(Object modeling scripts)

# # # # #

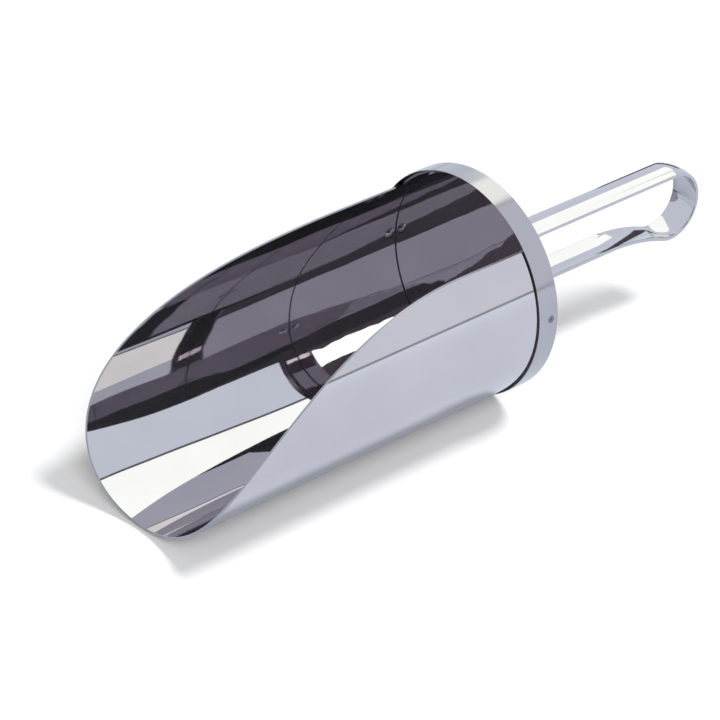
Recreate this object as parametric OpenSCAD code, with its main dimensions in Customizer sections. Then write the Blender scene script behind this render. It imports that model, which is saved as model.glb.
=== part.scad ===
// Hand scoop for ice: a mirror-polished tube cut to a long scooping mouth, closed by a
// shallow cap that carries a bent-strip loop handle. Lies with its axis along X, the tip
// towards -X, the handle towards +X and the mouth upwards. The cap's rim rests on z = 0.

/* [Scoop tube] */
// Outer diameter of the tube
tube_d = 80; // [60:1:100]
// Thickness of the tube's sheet
sheet_t = 0.8; // [0.6:0.1:1]
// Length of the tube in front of the cap
body_len = 139; // [110:1:180]

/* [Mouth] */
// Height of the mouth's edge above the tube's axis at the cap
mouth_h = 25.2; // [20:0.1:32]
// Length of the straight part of the mouth's edge, from the cap
mouth_straight = 28; // [20:1:60]
// How far the mouth reaches under the cap's rim
mouth_in = 2.4; // [2:0.1:2.6]

/* [End cap] */
// Outer diameter added to the tube's by the cap's rim
cap_step = 1.8; // [1.6:0.1:2.4]
// Length of the cap along the tube
cap_len = 8.8; // [8.6:0.1:14]
// Thickness of the cap's rim
rim_t = 0.6; // [0.5:0.1:0.7]
// Thickness of the cap's flat back
back_t = 0.7; // [0.7:0.1:1]
// Radius round the back edge of the cap
back_r = 0.7; // [0.5:0.1:0.8]

/* [Cap rivets] */
// Shank diameter of the rivets that hold the cap to the tube
pin_d = 2.4; // [2:0.1:3]
// Distance of the rivets behind the front of the cap
pin_x = 5.2; // [4:0.1:5.6]
// Angle of the rivets above the level of the tube's axis, in degrees
pin_a = 2.5; // [0:0.5:5]
// Diameter of the rivets' inner heads
pin_head_d = 4; // [3.6:0.1:4.4]
// Height of the rivets' inner heads
pin_head_h = 0.7; // [0.5:0.1:1]

/* [Handle] */
// Width of the handle strip
strip_w = 12; // [10:0.5:16]
// Thickness of the handle strip
strip_t = 1.3; // [1:0.1:1.6]
// Height of the strip's crown between its edges and its middle
crown = 0.9; // [0.5:0.1:1.5]
// Height of the top arm's crown above the tube's axis
arm_top = 10.6; // [9:0.1:13]
// Outer radius of the round end of the loop
loop_r = 14; // [12:0.5:18]
// Distance of the round end's centre behind the front of the cap
loop_x = 104; // [85:1:120]
// Radius of the reverse bend between the lower arm and the round end
waist_r = 78; // [40:1:90]
// Angle through which the reverse bend turns, in degrees
waist_a = 20.6; // [10:0.2:25]

/* [Handle feet] */
// Length of each foot from the arm's outer face to its rounded end
foot_len = 15; // [14:0.5:16]
// Radius inside the bend between an arm and its foot
foot_bend_r = 2; // [1.5:0.1:3]
// Diameter of the handle rivets' shanks
rivet_d = 3.2; // [3:0.1:4]
// Diameter of the handle rivets' domed heads
rivet_head_d = 6.4; // [6:0.1:7.5]
// Height of the handle rivets' domed heads
rivet_head_h = 1.8; // [1.4:0.1:2.2]

/* [Hidden] */
$fn = 96;
cut = 1;                                    // how far cutting shapes run past what they cut
steel = [0.80, 0.80, 0.84];
satin = [0.72, 0.73, 0.77];
sealant = [0.22, 0.21, 0.23];

tube_r = tube_d / 2;
tube_in = tube_r - sheet_t;
cap_r = tube_r + cap_step / 2;
cap_in = cap_r - rim_t;
plate_x = cap_len - back_t;                 // the cap's inner face, behind the front of its rim
seal_len = 1.6;                             // how far the sealing bead reaches into the cap
lip_flare = 0.3;                            // how far the rim's inner edge opens at the mouth
end_bevel = 0.4;                            // bevel inside the tube's end, against the cap's back
rim_chamfer = 0.15;                         // the rim narrows by this towards its front edge
rim_chamfer_len = 1.2;
seal_set = 0.15;                            // how far the sealing bead lies behind the rim's front edge
pin_hole_d = pin_d + 0.2;
pin_seat_gap = 0.12;                        // the inner heads' flat seats clear the curved wall by this
pin_flush = 0.05;                           // the shanks' ends lie this far under the rim's surface
dimple_depth = 0.3;
dimple_d0 = 0.6;                            // the dimple's diameter at its floor
dimple_d1 = 1.05;                           // and at the surface
joined = 0.1;                               // how far two shapes of one solid run into each other

loop_z = arm_top - loop_r;                  // height of the round end's centre above the axis
waist_in = -90 - waist_a;                   // where the round end meets the reverse bend
waist_x = loop_x + (loop_r + waist_r) * cos(waist_in);
waist_z = loop_z + (loop_r + waist_r) * sin(waist_in);
arm_low = waist_z + waist_r;                // height of the lower arm's crown, below the axis
foot_face = cap_len + strip_t;              // outer face of the feet
blend_near = cap_len + 6;                   // an arm's section is flat up to here
blend_far = cap_len + 18;                   // an arm's section has its full crown from here
foot_z = foot_len - strip_w / 2;            // rivet's distance beyond an arm's outer face
foot_end_gap = 0.1;                         // the rounded ends of the feet stop this short of a point
foot_steps = 7;
bend_steps = 6;
blend_steps = 6;
loop_steps = 40;
waist_steps = 12;
across = 8;                                 // facets across the strip

handle_end = loop_x + loop_r;
front_x = (body_len - handle_end) / 2;      // the cap's front plane, with the length centred on x = 0

// From the axis frame (origin on the axis at the cap's front plane) to the part's own frame
module on_axis() {
    translate([front_x, 0, cap_r]) children();
}

// A cylinder along +X from x0, radius r
module along_x(x0, len, r) {
    translate([x0, 0, 0]) rotate([0, 90, 0]) cylinder(h = len, r = r);
}

// Turns a profile with x = radius and y = distance along the tube round the tube's axis
module round_x() {
    rotate([0, 90, 0]) rotate_extrude() children();
}

// Low dome of diameter d and height h, standing on z = 0
module dome(d, h) {
    r = (d * d / 4 + h * h) / (2 * h);
    rotate_extrude() intersection() {
        translate([0, h - r]) circle(r = r);
        square([d, h]);
    }
}

// Side outline of what the mouth removes: a level edge from under the cap's rim, then a quarter ellipse
// down to the tip
module mouth_outline() {
    steps = 48;
    half_len = body_len - mouth_straight;
    half_h = mouth_h + tube_in;
    edge = [
        for (i = [0:steps])
            [-mouth_straight - half_len * sin(90 * i / steps), half_h * cos(90 * i / steps) - tube_in]
    ];
    polygon(concat(
        [[mouth_in, tube_r + cut], [mouth_in, mouth_h]],
        edge,
        [[-body_len - cut, -tube_in], [-body_len - cut, tube_r + cut]]
    ));
}

// What the mouth removes, right through the tube
module mouth() {
    rotate([90, 0, 0]) linear_extrude(height = tube_d + 4 * cut, center = true) mouth_outline();
}

module scoop_body() {
    color(steel) on_axis() difference() {
        along_x(-body_len, body_len + plate_x, tube_r);
        along_x(-body_len - cut, body_len + plate_x + 2 * cut, tube_in);
        translate([plate_x - end_bevel, 0, 0]) rotate([0, 90, 0])
            cylinder(h = end_bevel + cut, r1 = tube_in, r2 = tube_in + end_bevel + cut);
        mouth();
        pin_hole(-1);
        pin_hole(1);
    }
}

// Radial hole for a cap rivet through rim and tube, on the -Y or +Y side
module pin_hole(side) {
    rotate([side * pin_a, 0, 0]) translate([pin_x, side * tube_r, 0]) rotate([90, 0, 0])
        cylinder(h = 10 * sheet_t, d = pin_hole_d, center = true);
}

// Half section of the cap: x is the radius, y the distance behind the front of the rim
module cap_profile() {
    difference() {
        union() {
            square([cap_r - back_r, cap_len]);
            square([cap_r, cap_len - back_r]);
            translate([cap_r - back_r, cap_len - back_r]) circle(r = back_r);
        }
        translate([-cut, -cut]) square([cap_in + cut, plate_x + cut]);
        polygon([
            [cap_in - cut, -cut],
            [cap_in + lip_flare + cut * lip_flare / seal_len, -cut],
            [cap_in, seal_len],
            [cap_in - cut, seal_len]
        ]);
        polygon([
            [cap_r - rim_chamfer, -cut],
            [cap_r - rim_chamfer, 0],
            [cap_r, rim_chamfer_len],
            [cap_r + cut, rim_chamfer_len],
            [cap_r + cut, -cut]
        ]);
    }
}

module end_cap() {
    color(satin) on_axis() difference() {
        intersection() {
            round_x() cap_profile();
            along_x(-cut, cap_len + 2 * cut, cap_r + cut);
        }
        pin_hole(-1);
        pin_hole(1);
        rivet_hole(1);
        rivet_hole(-1);
    }
}

// Bead between the tube and the cap's flared lip, everywhere but across the mouth
module cap_seal() {
    color(sealant) on_axis() difference() {
        round_x() polygon([
            [tube_r, seal_set],
            [cap_in + lip_flare * (1 - seal_set / seal_len), seal_set],
            [cap_in, seal_len],
            [tube_r, seal_len]
        ]);
        mouth();
    }
}

// Rivet through rim and tube: flush outside with a small dimple, a low domed head inside
module cap_rivet(side) {
    seat = tube_in - pin_seat_gap;
    outer = cap_r - pin_flush;
    wider = dimple_d0 + (dimple_d1 - dimple_d0) * (dimple_depth + cut) / dimple_depth;
    color(steel) on_axis() rotate([side * pin_a, 0, 0]) translate([pin_x, 0, 0]) rotate([side * -90, 0, 0])
        difference() {
            union() {
                translate([0, 0, seat - joined]) cylinder(h = outer - seat + joined, d = pin_d);
                translate([0, 0, seat]) mirror([0, 0, 1]) dome(pin_head_d, pin_head_h);
            }
            translate([0, 0, outer - dimple_depth])
                cylinder(h = dimple_depth + cut, d1 = dimple_d0, d2 = wider);
        }
}

module cap_rivet_near() { cap_rivet(-1); }

module cap_rivet_far() { cap_rivet(1); }

// The strip's route is a list of stations [x, z, angle, crown, half width]: a point on the middle of its
// outer face, the direction in which that face looks (0 is +X, 90 is +Z), and the section there.

// Half width of a foot at a distance from its rounded end
function foot_half_w(from_end) =
    from_end >= strip_w / 2 ? strip_w / 2 : sqrt(pow(strip_w / 2, 2) - pow(strip_w / 2 - from_end, 2));

// Outer face of the top foot, from its rounded end to the bend, then round the bend to the arm
function top_foot() = concat(
    [
        for (i = [0:foot_steps])
            let (from_end = foot_end_gap + (strip_w / 2 - foot_end_gap) * (1 - cos(90 * i / foot_steps)))
            [foot_face, arm_top + foot_len - from_end, 0, 0, foot_half_w(from_end)]
    ],
    [
        for (i = [0:bend_steps])
            let (a = 180 + 90 * i / bend_steps)
            [
                foot_face + foot_bend_r * (1 + cos(a)),
                arm_top + foot_bend_r * (1 + sin(a)),
                a - 180,
                0,
                strip_w / 2
            ]
    ]
);

// The top arm's section grows from flat at its foot to its full crown
function top_blend() = [
    for (i = [0:blend_steps])
        let (k = i / blend_steps)
        [blend_near + (blend_far - blend_near) * k, arm_top, 90, crown * k * k * (3 - 2 * k), strip_w / 2]
];

// An arc about [x, z], from just after angle a0 to a1; outward is 1 where the outer face looks away
// from [x, z]
function arc(x, z, r, a0, a1, outward, steps) = [
    for (i = [1:steps])
        let (a = a0 + (a1 - a0) * i / steps)
        [x + r * cos(a), z + r * sin(a), outward > 0 ? a : a + 180, crown, strip_w / 2]
];

// The stations of the lower foot and blend, the mirror of the top ones
function lower_side(stations) = [
    for (i = [len(stations) - 1:-1:0])
        let (s = stations[i])
        [s[0], arm_low - (s[1] - arm_top), -s[2], s[3], s[4]]
];

function handle_route() = concat(
    top_foot(),
    top_blend(),
    [[loop_x, arm_top, 90, crown, strip_w / 2]],
    arc(loop_x, loop_z, loop_r, 90, waist_in, 1, loop_steps),
    arc(waist_x, waist_z, waist_r, 90 - waist_a, 90, -1, waist_steps),
    lower_side(concat(top_foot(), top_blend()))
);

// Closed outline of the strip's section at a station: the outer face one way, the inner face back
function strip_ring(s) = [
    for (side = [0:1], i = [0:across])
        let (
            k = side == 0 ? 2 * i / across - 1 : 1 - 2 * i / across,
            out = -s[3] * k * k - side * strip_t
        )
        [s[0] + out * cos(s[2]), s[4] * k, s[1] + out * sin(s[2])]
];

// Skin between rings of n points each; both ends are closed with strips across the section
module skin(rings) {
    n = len(rings[0]);
    last = len(rings) - 1;
    polyhedron(
        points = [for (ring = rings) each ring],
        faces = concat(
            [for (j = [0:n / 2 - 2]) [n - 1 - j, n - 2 - j, j + 1, j]],
            [for (j = [0:n / 2 - 2]) last * n * [1, 1, 1, 1] + [j, j + 1, n - 2 - j, n - 1 - j]],
            [
                for (i = [0:last - 1], j = [0:n - 1])
                    let (a = i * n + j, b = i * n + (j + 1) % n)
                    each [[a, b, b + n], [a, b + n, a + n]]
            ]
        )
    );
}

// Hole for a handle rivet through foot and cap back; side is 1 for the top foot and -1 for the other
module rivet_hole(side) {
    z = side > 0 ? arm_top + foot_z : arm_low - foot_z;
    translate([0, 0, z]) along_x(0, 2 * cap_len, rivet_d / 2);
}

module handle() {
    color(steel) on_axis() difference() {
        skin([for (s = handle_route()) strip_ring(s)]);
        rivet_hole(1);
        rivet_hole(-1);
    }
}

// Rivet through a foot and the cap's back: domed head outside, ground flush inside
module handle_rivet(side) {
    z = side > 0 ? arm_top + foot_z : arm_low - foot_z;
    head_x = cap_len + strip_t;
    color(satin) on_axis() translate([0, 0, z]) {
        along_x(plate_x, head_x - plate_x + joined, rivet_d / 2);
        translate([head_x, 0, 0]) rotate([0, 90, 0]) dome(rivet_head_d, rivet_head_h);
    }
}

module handle_rivet_top() { handle_rivet(1); }

module handle_rivet_bottom() { handle_rivet(-1); }

scoop_body();
end_cap();
cap_seal();
cap_rivet_near();
cap_rivet_far();
handle();
handle_rivet_top();
handle_rivet_bottom();
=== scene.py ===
import bpy, bmesh, math
from mathutils import Matrix, Vector


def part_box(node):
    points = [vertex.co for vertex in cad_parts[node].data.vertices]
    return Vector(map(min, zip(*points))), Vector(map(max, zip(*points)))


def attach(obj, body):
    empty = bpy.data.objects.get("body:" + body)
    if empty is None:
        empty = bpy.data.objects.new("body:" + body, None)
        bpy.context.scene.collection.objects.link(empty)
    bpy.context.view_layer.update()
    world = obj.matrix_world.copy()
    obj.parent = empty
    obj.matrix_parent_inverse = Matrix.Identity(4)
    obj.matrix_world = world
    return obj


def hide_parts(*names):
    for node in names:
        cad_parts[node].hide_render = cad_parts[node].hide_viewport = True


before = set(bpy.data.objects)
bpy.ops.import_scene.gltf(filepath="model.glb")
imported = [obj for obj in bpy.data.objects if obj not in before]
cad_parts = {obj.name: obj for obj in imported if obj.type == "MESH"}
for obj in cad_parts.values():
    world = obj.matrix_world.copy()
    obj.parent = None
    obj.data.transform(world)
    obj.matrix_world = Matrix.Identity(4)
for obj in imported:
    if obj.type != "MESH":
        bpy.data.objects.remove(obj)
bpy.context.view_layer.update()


scene = bpy.context.scene
scene.view_settings.view_transform = "Standard"
scene.view_settings.look = "None"

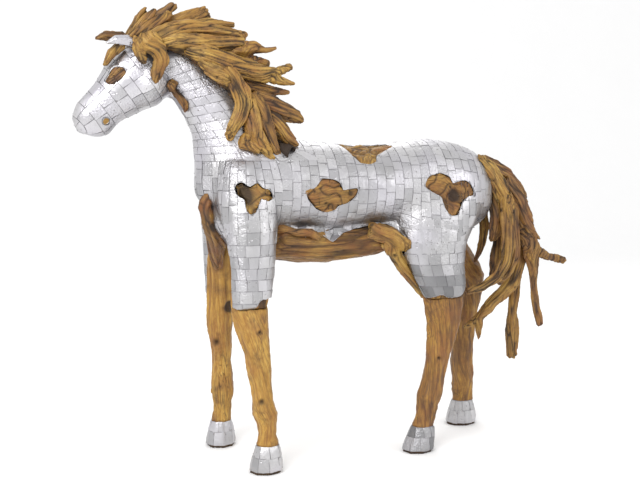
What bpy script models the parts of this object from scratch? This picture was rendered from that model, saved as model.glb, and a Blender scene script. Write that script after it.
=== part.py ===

# # # # #

Print the line containing "What bpy script" and every line after it to the end of the records above, exactly as written, and nothing else.

What bpy script models the parts of this object from scratch? This picture was rendered from that model, saved as model.glb, and a Blender scene script. Write that script after it.
=== part.py ===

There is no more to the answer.